I got started designing my own microprocessor boards, bootstrapping them and writing assembly, Forth and C programs before when I was about 14 years old. By the time I got to college I knew low-level programming pretty well. As the challenge to start diving into writing real RTOS's presented itself I could devote every waking hour to the task. Someone starting as a web developer --who presumably still needs to keep working-- and wanting to develop such an extensive OS is just, well, let's just say it's hard.
The guy built three planes. One didn't take of, one crashed, one brought him across Africa in short hops with landings at rebel-occupied airports where he didn't always manage to announce his arrival.
Short thread at http://www.homebuiltairplanes.com/forums/hangar-flying/12196....
(Apologies for deviating from the subject, but I figure hackers might find this interesting)
If you really have a good grasp of the concepts sometimes the hard part is the drudgery of possibly having to write all the device drivers for the various devices and peripherals that the RTOS has to service.
In the case of the OP, he seems to be talking about rewriting everything from the most basic device drivers on up to bootloaders and even the GUI. That's a ton of work and it requires knowledge across a bunch of areas he is not yet well-versed in.
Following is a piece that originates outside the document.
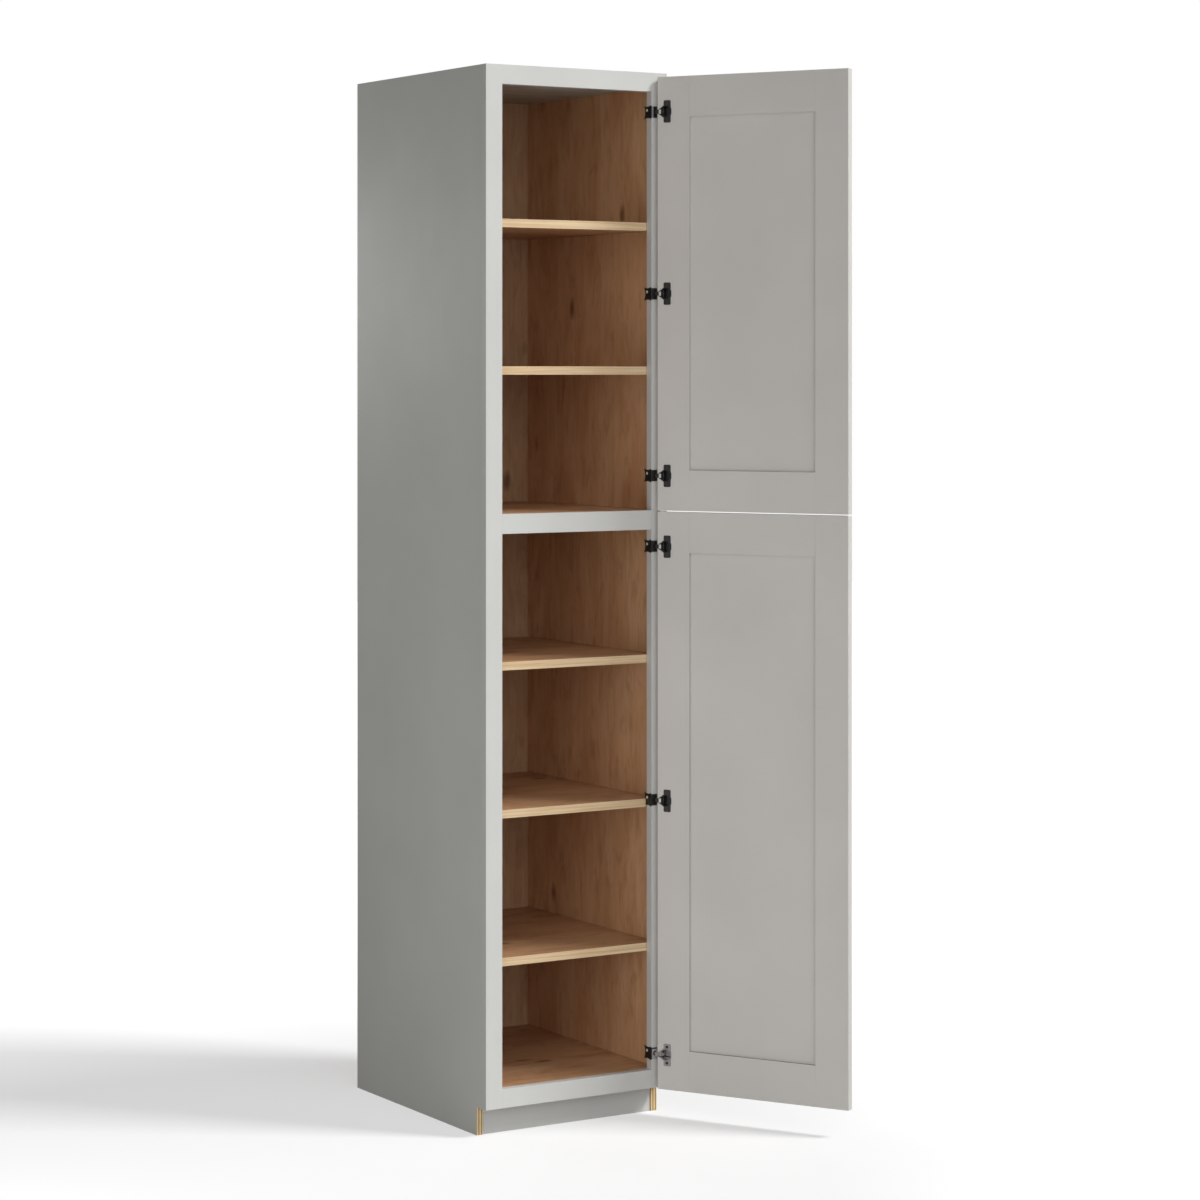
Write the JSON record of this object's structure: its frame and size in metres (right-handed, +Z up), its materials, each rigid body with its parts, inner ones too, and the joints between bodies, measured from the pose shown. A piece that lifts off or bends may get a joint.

Also, when it comes to the idea of writing an RTOS, there's a huge difference between an RTOS for, say, a non-mission-critical device of some sort and something that could kill somebody (plane, powerful machinery, etc.). That is hard not because the concepts require superior intellect but rather because you really have to understand the code and potential issues behind how you wrote it very well and test like a maniac.
I have written RTOS's for embedded control of devices that could take someone's arm off in a fraction of a second. Hard? Extremely, when you consider what the stakes are and particularly so if it is your own business, your own money and your own reputation on the line. There's a lot more to programming that bits and bytes.